One of the leading newspapers in Turkey, the Hürriyet daily, has refused to publish an interview with Orhan Pamuk, Turkey’s most famous writer and a Nobel laureate in literature, because the author voiced his objection to a constitutional reform package to be voted in April, the T24 news portal reported on Tuesday.

T24 said the interview with Pamuk, which was conducted by Hürriyet’s Washington representative Cansu Çamlıbel, was to be published on Monday.

The daily did not publish the interview with Pamuk on Monday, reportedly because Pamuk expressed his objections to the constitutional reform package and said he would vote “no” in the referendum scheduled for April 16.

Among other things, the reform package seeks to introduce an executive presidency in Turkey, with many fearing that it will create a one-man rule and end the separation of powers in the country.

In the meantime Pamuk, who made a statement later on Tuesday about the reports concerning the interview with him, said the reports are “unfortunately true.”

Speaking to a anti-censorship platform, Pamuk said Çamlıbel had a long and pleasant interview with him during which she asked Pamuk about his views on the referendum.
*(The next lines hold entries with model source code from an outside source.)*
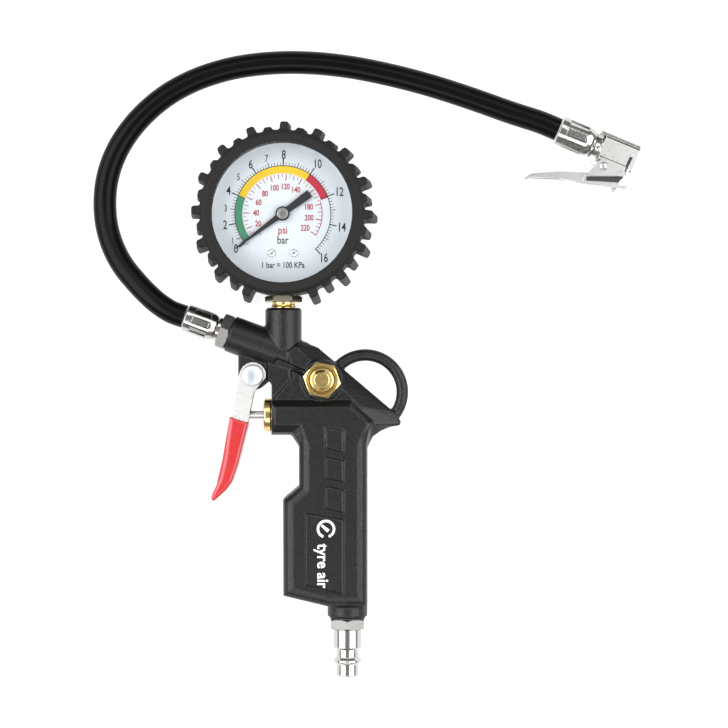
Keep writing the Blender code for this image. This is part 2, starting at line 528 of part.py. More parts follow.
# ---------------------------------------------------------------- hose and its fittings
def hose_line():
    """Catmull-Rom curve through the route, read at even steps."""
    route = [Vector(point) for point in HOSE_ROUTE]
    ends = [route[0] * 2.0 - route[1]] + route + [route[-1] * 2.0 - route[-2]]
    fine = []
    per_span = 12
    for i in range(1, len(ends) - 2):
        a, b, c, d = ends[i - 1:i + 3]
        for k in range(per_span):
            t = k / per_span
            fine.append(0.5 * (2.0 * b + (c - a) * t + (2.0 * a - 5.0 * b + 4.0 * c - d) * t * t
                               + (3.0 * b - a - 3.0 * c + d) * t * t * t))
    fine.append(route[-1])
    last = len(fine) - 1
    return [fine[round(i * last / (HOSE_POINTS - 1))] for i in range(HOSE_POINTS)]


def hose_and_ferrules():
    wire("hose", hose_line(), HOSE_R, HOSE_RUBBER, FRAME, sides=4)
    angle = math.radians(BARREL_ANGLE + 180.0)
    outwards = lying((math.cos(angle), math.sin(angle), 0.0))
    end = place(*BARREL_END)
    body = [(0.0, 20.2), (3.0, 20.2), (3.0, 6.2), (5.2, 6.2), (5.2, 4.0), (5.2, 0.6), (4.6, GAP),
            (4.6, -11.0), (0.0, -11.0)]
    fitting = turned("hose_fitting", body, NICKEL, end, outwards, 24)
    join(fitting, add("fitting_hex", flat(hexagon(8.0, 30.0), GAP, 4.6), NICKEL, end, outwards,
                      cutter=True))
    cut_rod(fitting, "fitting_bore", 1.8, -13.0, 22.0, end, outwards, 12)
    crimp = [(3.4, 20.4), (6.0, 20.4), (6.0, 8.0), (5.2, 6.5), (3.4, 6.5)]
    turned("ferrule_gun", crimp, NICKEL, end, outwards, 28, closed=True)


def chuck():
    """Chuck pieces share one origin: the hose end of the ferrule, with their own x along the chuck."""
    origin = place(*CHUCK, CHUCK_W)
    angle = math.radians(CHUCK_ANGLE)
    flat_turn = (0.0, 0.0, angle)
    along = lying((math.cos(angle), math.sin(angle), 0.0))
    spin = Matrix.Rotation(angle, 4, "Z")

    def local(x, y, z=0.0):
        return origin + spin @ (Vector((x, y, z)) * MM)

    crimp = [(3.5, 15.2), (5.0, 15.2), (6.3, 13.4), (6.4, 0.0), (3.5, 0.0)]
    turned("ferrule_chuck", crimp, NICKEL, origin, along, 28, closed=True)
    axis = local(0.0, -0.5)
    core = [(0.0, 30.6), (4.7, 30.6), (5.0, 30.2), (5.0, 19.2), (4.2, 18.6), (4.2, 17.0), (5.6, 16.4),
            (5.6, 15.5), (2.7, 15.5), (2.7, GAP), (0.0, GAP)]
    body = turned("chuck_body", core, BRASS, axis, along, 24)
    cut_rod(body, "chuck_mouth", 4.1, 24.0, 32.0, axis, along, 24)
    cut_rod(body, "chuck_passage", 1.3, -1.0, 25.0, axis, along, 12)
    ring("chuck_gasket", 3.8, 1.9, 24.3, 27.2, SEAL, axis, along, 20)
    rod("chuck_core_pin", 0.8, 18.0, 28.0, STEEL, axis, along, 10)

    high = 5.0
    sheet = 1.0
    wall_in = 5.6
    shell = add("chuck_shell", flat([(16.9, high), (16.9, high + sheet), (35.4, high + sheet),
                                     (35.4, high)], -wall_in - sheet, wall_in + sheet), STEEL,
                origin, flat_turn)
    side = [(19.7, high + 0.5), (19.7, -5.6), (33.2, -5.6), (34.0, -6.1), (35.4, -6.1),
            (35.4, high + 0.5)]
    ear = [(21.6, -4.6), (18.0, -14.6), (34.0, -8.2), (34.0, -5.0), (32.0, -4.6)]
    for name, low in (("upper", wall_in), ("lower", -wall_in - sheet)):
        join(shell, add(f"shell_side_{name}", flat(side, low, low + sheet), STEEL, origin, flat_turn,
                        cutter=True))
        shift = 0.5 if name == "upper" else -0.5
        join(shell, add(f"shell_ear_{name}", flat(ear, low + shift, low + shift + sheet), STEEL,
                        origin, flat_turn, cutter=True))
    pivot = (23.5, -7.85)
    cut_rod(shell, "chuck_pin_hole", 1.6, -9.0, 9.0, local(*pivot), steps=16)
    slit = [(32.4, -7.0), (33.4, -7.0), (33.4, 0.0), (32.4, 0.0)]
    cut(shell, add("shell_slit", flat(slit, -9.0, 9.0), STEEL, origin, flat_turn, cutter=True))

    rivet = [(0.0, 8.0), (1.1, 7.9), (1.7, 7.5), (1.3, 7.5), (1.3, -7.5), (1.7, -7.5), (1.7, -7.9),
             (0.0, -7.9)]
    turned("chuck_lever_pin", rivet, STEEL, local(*pivot), flat_turn, 14)

    thumb_line = [(-29.4, -17.0), (-26.0, -14.3), (-17.0, -10.3), (-6.2, -9.2), (7.5, -5.4),
                  (12.7, -4.0)]
    thumb = [(x, y) for x, y in reversed(thumb_line)] + [(x + 0.2, y - 1.2) for x, y in thumb_line]
    lever = add("chuck_lever", flat(thumb, -5.0, 5.0), STEEL, local(*pivot), flat_turn)
    web = [(-6.6, -9.8), (8.4, -5.6), (3.0, 2.0), (-2.0, 2.0)]
    for name, low in (("upper", 4.0), ("lower", -5.0)):
        join(lever, add(f"thumb_web_{name}", flat(web, low, low + 1.0), STEEL, local(*pivot),
                        flat_turn, cutter=True))
    jaw = [(7.4, -8.6), (8.8, -8.6), (9.2, 0.9), (8.0, 0.9)]
    join(lever, add("thumb_jaw", flat(jaw, -3.0, 3.0), STEEL, local(*pivot), flat_turn, cutter=True))
    cut_rod(lever, "thumb_hole", 1.6, -9.0, 9.0, local(*pivot), steps=16)

    turns = 4.0
    steps = 12
    count = int(turns * steps)
    spring = [(-6.2, -5.6, -2.6), (-1.0, -1.9, -2.6)]
    for i in range(count + 1):
        bend = 2.0 * math.pi * i / steps - math.pi / 2.0
        spring.append((1.75 * math.cos(bend), 1.75 * math.sin(bend), -2.4 + 4.8 * i / count))
    spring += [(-2.2, -1.4, 2.6), (-6.4, 0.2, 2.6)]
    wire("chuck_spring", spring, 0.25, STEEL, local(*pivot), flat_turn, sides=1)


gun_body()
hanging_loop()
main_valve()
lever_pieces()
bleed_valve()
inlet()
gauge_boot()
gauge_case()
gauge_dial()
pointer()
movement()
pressure_parts()
hose_and_ferrules()
chuck()

for piece in PARTS.objects:
    if piece.type == "MESH":
        piece.data.shade_smooth()
        piece.data.set_sharp_from_angle(angle=math.radians(35.0))
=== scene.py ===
"""Looks of the tyre inflator with gauge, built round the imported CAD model.

Design sizes are in millimetres in the gun's own plane, as in the CAD: u to the right, v up the
handle towards the gauge, w out of the upper side, from the gauge's axis on the gun's middle plane.
"""
import math

import bmesh
import bpy
from mathutils import Matrix, Vector


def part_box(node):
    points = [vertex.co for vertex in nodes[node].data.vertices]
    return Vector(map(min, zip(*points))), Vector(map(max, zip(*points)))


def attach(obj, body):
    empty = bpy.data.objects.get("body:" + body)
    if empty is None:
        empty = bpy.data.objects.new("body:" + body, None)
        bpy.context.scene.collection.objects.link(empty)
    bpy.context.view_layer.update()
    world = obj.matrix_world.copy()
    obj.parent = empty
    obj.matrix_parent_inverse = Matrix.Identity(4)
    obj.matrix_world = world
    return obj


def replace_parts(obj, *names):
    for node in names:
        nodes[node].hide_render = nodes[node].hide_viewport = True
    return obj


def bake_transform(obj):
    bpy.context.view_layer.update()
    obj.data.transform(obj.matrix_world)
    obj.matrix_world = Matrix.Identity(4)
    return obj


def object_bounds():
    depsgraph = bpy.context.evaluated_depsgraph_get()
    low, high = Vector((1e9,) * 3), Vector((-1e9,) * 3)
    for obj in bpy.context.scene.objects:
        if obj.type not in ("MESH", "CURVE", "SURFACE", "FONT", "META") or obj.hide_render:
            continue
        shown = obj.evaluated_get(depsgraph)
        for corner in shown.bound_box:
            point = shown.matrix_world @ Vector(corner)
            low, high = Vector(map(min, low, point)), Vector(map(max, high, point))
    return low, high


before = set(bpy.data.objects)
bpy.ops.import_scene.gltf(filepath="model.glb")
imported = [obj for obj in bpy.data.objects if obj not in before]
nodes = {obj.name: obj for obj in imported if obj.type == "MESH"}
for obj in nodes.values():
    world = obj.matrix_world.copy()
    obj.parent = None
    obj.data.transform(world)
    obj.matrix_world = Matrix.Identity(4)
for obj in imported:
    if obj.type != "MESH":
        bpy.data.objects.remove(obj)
cad_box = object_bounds()

MM = 0.001


def middle(node):
    """Middle of a CAD node's box."""
    low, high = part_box(node)
    return (low + high) / 2.0


GAUGE = middle("gauge_bezel")
MIDDLE = middle("inlet_plug").z
ZERO = Vector((GAUGE.x, GAUGE.y, MIDDLE))
FLOOR_Z = cad_box[0].z


def at(u, v, w=0.0):
    """Scene point of a place given in the gun's own millimetres."""
    return ZERO + Vector((u, v, w)) * MM


# ---------------------------------------------------------------- driving sizes, as in the CAD
BARREL_END, BARREL_ANGLE = (-22.9, -50.9), -20.2
CHUCK, CHUCK_ANGLE = (119.0, 37.3, -6.0), -22.5
REST_HAND_ANGLE = 216.5
HOSE_R = 5.0
HOSE_LOW = -8.8                # height of the hose's axis where it lies on the surface


# ---------------------------------------------------------------- camera
VIEW_CENTRE = (34.6, -64.0)
CAMERA_HEIGHT = 900.0
FIELD = 313.0
SENSOR = 36.0

camera_data = bpy.data.cameras.new("camera")
camera_data.sensor_width = SENSOR
camera_data.lens = SENSOR * CAMERA_HEIGHT / FIELD
camera_data.clip_start = 0.01
camera_data.clip_end = 20.0
camera = bpy.data.objects.new("camera", camera_data)
camera.location = at(*VIEW_CENTRE, CAMERA_HEIGHT)
bpy.context.scene.collection.objects.link(camera)
bpy.context.scene.camera = camera


# ---------------------------------------------------------------- materials
def node_of(tree, kind, **values):
    """A new shader node with its settings."""
    made = tree.nodes.new(kind)
    for key, value in values.items():
        setattr(made, key, value)
    return made


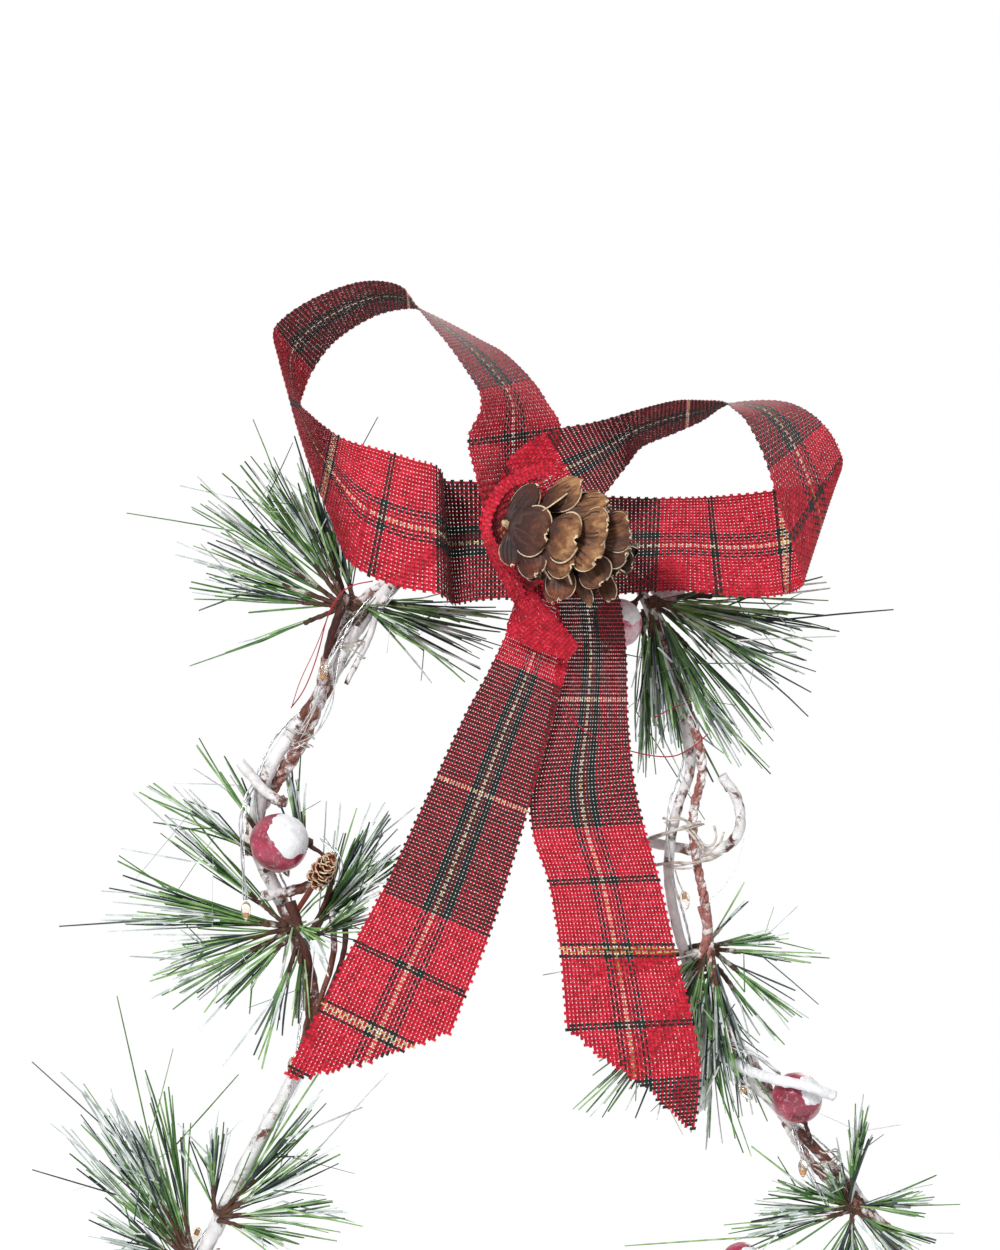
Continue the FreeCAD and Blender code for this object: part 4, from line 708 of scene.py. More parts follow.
# Pine sprigs
# Each tuft is the pixel of its root, the pixel and depth of the tips it reaches for, how wide it
# fans in degrees, and its number of needles.
SPRIG_PIXELS = {
    "sprig_top_left": [
        ((338, 604), (150, 540, -2.5), 9, 3), ((338, 602), (182, 488, -2.0), 10, 6),
        ((342, 600), (232, 458, -1.5), 10, 5),
        ((342, 596), (264, 448, -0.5), 10, 6), ((344, 594), (300, 452, 0.5), 11, 7),
        ((336, 606), (190, 590, -2.0), 13, 5),
        ((336, 610), (228, 654, -2.5), 6, 1), ((352, 596), (330, 500, 1.5), 22, 6),
        ((360, 600), (515, 618, 1.5), 9, 5),
        ((362, 602), (492, 650, 1.0), 9, 5), ((364, 606), (470, 682, 0.5), 7, 2),
        ((356, 602), (424, 640, -1.0), 16, 4),
    ],
    "sprig_top_right": [
        ((648, 598), (862, 592, 1.0), 7, 4), ((650, 600), (845, 632, 1.6), 8, 7),
        ((650, 604), (815, 690, 1.6), 9, 6),
        ((650, 600), (760, 640, -1.0), 20, 6), ((646, 610), (745, 765, 0.8), 9, 7),
        ((644, 612), (700, 775, 1.6), 9, 8),
        ((642, 612), (652, 768, 1.6), 9, 8), ((648, 606), (782, 742, 1.0), 6, 2),
        ((650, 602), (672, 745, -2.2), 10, 7), ((654, 602), (712, 735, -2.4), 9, 7),
        ((656, 598), (765, 668, -2.0), 9, 5),
        ((652, 604), (648, 715, -2.2), 8, 4),
    ],
    "sprig_mid_left": [
        ((286, 926), (104, 886, -3.0), 6, 5), ((286, 926), (112, 912, -3.5), 7, 6),
        ((290, 928), (130, 965, -3.5), 8, 5),
        ((290, 930), (160, 1000, -3.0), 12, 4), ((286, 925), (165, 820, -2.0), 8, 4),
        ((270, 868), (136, 760, -2.0), 7, 3),
        ((268, 858), (146, 790, -2.0), 5, 2), ((272, 850), (186, 735, -1.0), 5, 1),
        ((275, 845), (212, 736, 0.0), 5, 1),
        ((310, 930), (396, 842, -2.0), 13, 9), ((316, 932), (378, 800, -1.0), 13, 6),
        ((316, 936), (372, 905, -2.5), 18, 6),
        ((300, 934), (262, 1062, -2.0), 8, 3), ((302, 936), (296, 1028, -2.0), 9, 3),
        ((298, 930), (215, 1005, -3.0), 9, 3),
        ((290, 922), (330, 950, -4.0), 40, 5), ((300, 856), (286, 752, 1.0), 8, 2),
        ((306, 850), (292, 770, 1.0), 8, 2),
    ],
    "sprig_mid_right": [
        ((706, 944), (755, 888, 0.5), 6, 1), ((708, 946), (790, 936, 0.5), 8, 4),
        ((708, 948), (818, 962, 0.5), 6, 2),
        ((712, 950), (800, 1022, 0.5), 9, 3), ((704, 950), (668, 985, -0.5), 20, 6),
        ((706, 955), (660, 1040, -0.5), 14, 6),
        ((712, 960), (742, 1075, -0.5), 12, 7), ((712, 960), (700, 1090, -0.5), 14, 7),
        ((716, 985), (752, 1118, 0.0), 8, 3),
        ((712, 985), (712, 1146, 0.0), 6, 3), ((702, 950), (560, 975, 1.6), 10, 6),
        ((704, 985), (586, 1110, 1.6), 12, 8),
        ((716, 965), (775, 1045, 0.5), 8, 2), ((706, 948), (686, 1052, -2.6), 11, 5),
        ((712, 950), (728, 1070, -2.6), 10, 6), ((710, 975), (722, 1120, -2.4), 9, 4),
    ],
    "sprig_low_left": [
        ((186, 1258), (45, 1120, -2.0), 7, 4), ((186, 1256), (66, 1082, -2.0), 8, 5),
        ((188, 1255), (98, 1076, -1.5), 8, 5),
        ((190, 1254), (126, 1090, -1.0), 9, 5), ((192, 1252), (156, 1078, -0.5), 9, 4),
        ((184, 1262), (90, 1210, -2.5), 22, 6),
        ((222, 1212), (328, 1100, -1.0), 12, 5), ((222, 1214), (332, 1150, -1.6), 12, 6),
        ((222, 1216), (344, 1212, -1.6), 12, 5),
        ((220, 1220), (302, 1246, -1.6), 14, 4), ((214, 1210), (212, 1126, -1.0), 14, 7),
        ((178, 1278), (84, 1300, -1.6), 22, 7),
    ],
    "sprig_low_right": [
        ((848, 1206), (772, 1184, -1.6), 9, 5), ((848, 1208), (755, 1214, -2.0), 10, 6),
        ((848, 1212), (736, 1240, -2.0), 10, 5),
        ((850, 1196), (868, 1104, -1.0), 7, 3), ((850, 1198), (858, 1130, -1.6), 14, 6),
        ((856, 1206), (936, 1200, -1.6), 14, 6),
        ((856, 1212), (930, 1260, -2.0), 18, 7), ((852, 1214), (850, 1300, -1.6), 24, 8),
        ((850, 1208), (820, 1170, -2.5), 30, 8),
    ],
    "sprig_tier_left": [
        ((124, 1425), (20, 1440, -1.6), 30, 16),
        ((134, 1400), (80, 1300, -1.6), 24, 10),
        ((128, 1455), (60, 1540, -1.6), 24, 10),
    ],
    "sprig_tier_right": [
        ((962, 1425), (1060, 1440, -1.6), 30, 16),
        ((952, 1400), (1000, 1300, -1.6), 24, 10),
        ((956, 1460), (1020, 1540, -1.6), 24, 10),
    ],
    "sprig_notch_left": [
        ((206, 1590), (300, 1560, -1.6), 28, 14),
        ((206, 1616), (260, 1710, -1.6), 24, 10),
    ],
    "sprig_notch_right": [
        ((872, 1596), (770, 1566, -1.6), 30, 13),
        ((870, 1624), (812, 1710, -1.6), 24, 10),
    ],
    "sprig_corner_left": [
        ((72, 1872), (-30, 1850, -1.6), 30, 14),
        ((80, 1840), (10, 1760, -1.6), 22, 10),
        ((90, 1905), (20, 1990, -1.6), 24, 10),
    ],
    "sprig_corner_right": [
        ((990, 1872), (1095, 1850, -1.6), 30, 14),
        ((980, 1838), (1050, 1760, -1.6), 22, 10),
        ((974, 1905), (1040, 1990, -1.6), 24, 10),
    ],
    "sprig_bough_left": [
        ((404, 1904), (300, 1845, -1.6), 26, 14),
        ((424, 1900), (480, 1800, -1.6), 26, 12),
        ((396, 1926), (320, 1990, -1.6), 24, 8),
    ],
    "sprig_bough_right": [
        ((634, 1904), (740, 1825, -1.6), 26, 14),
        ((614, 1900), (570, 1800, -1.6), 26, 12),
        ((650, 1926), (720, 1990, -1.6), 24, 8),
    ],
}
SHOWN_SPRIGS = ("sprig_top_left", "sprig_top_right", "sprig_mid_left", "sprig_mid_right",
                "sprig_low_left", "sprig_low_right")
GOLDEN = math.pi * (3 - math.sqrt(5))
NEEDLE_TIMES = 5
NEEDLE_LONG = 0.044
NEEDLE_WIDE = 0.00076
TUFT_STEM_SHARE = 0.3
KINKED_SHARE = 0.16
FROSTED_TIP_SHARE = 0.35


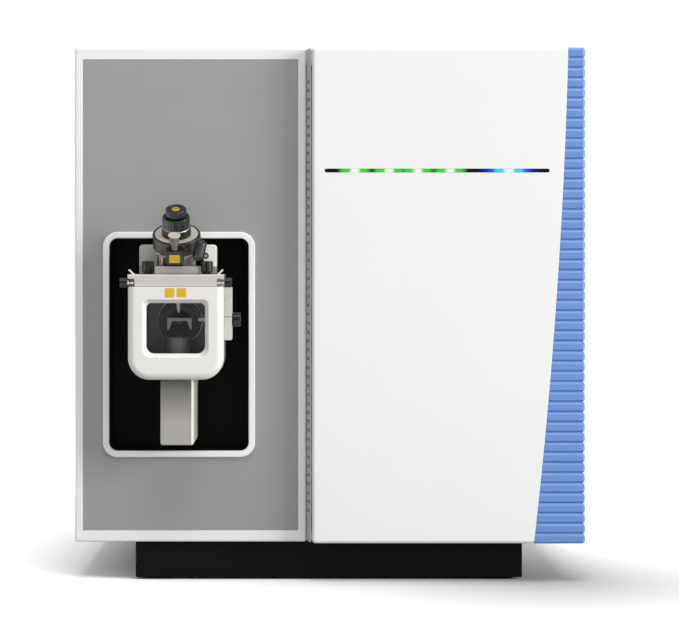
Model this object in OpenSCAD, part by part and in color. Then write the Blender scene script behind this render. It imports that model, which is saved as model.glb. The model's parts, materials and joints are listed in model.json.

“I said I would vote ‘no’ and explained the reasons for my decision. The interview was eventually not published,” Pamuk said.

Hürriyet is a part of the Doğan Media Group, which recently attracted widespread criticism for firing TV presenter İrfan Değirmenci because he announced on social media that he would vote “no” in the referendum.

Değirmenci declared in 20 messages he posted on Feb. 10 that he would vote “no” in the referendum: “’No’ to the one who sees scientists, artists, writers, cartoonists, students, workers, farmers, miners, journalists and all who do not obey as the enemy.”

“With his messages posted on social media on Feb. 10, our colleague İran Değirmenci clearly took a side in a topic that is being debated among the public. Therefore, we are canceling his contract,” said the Doğan Media Group in a statement last Saturday.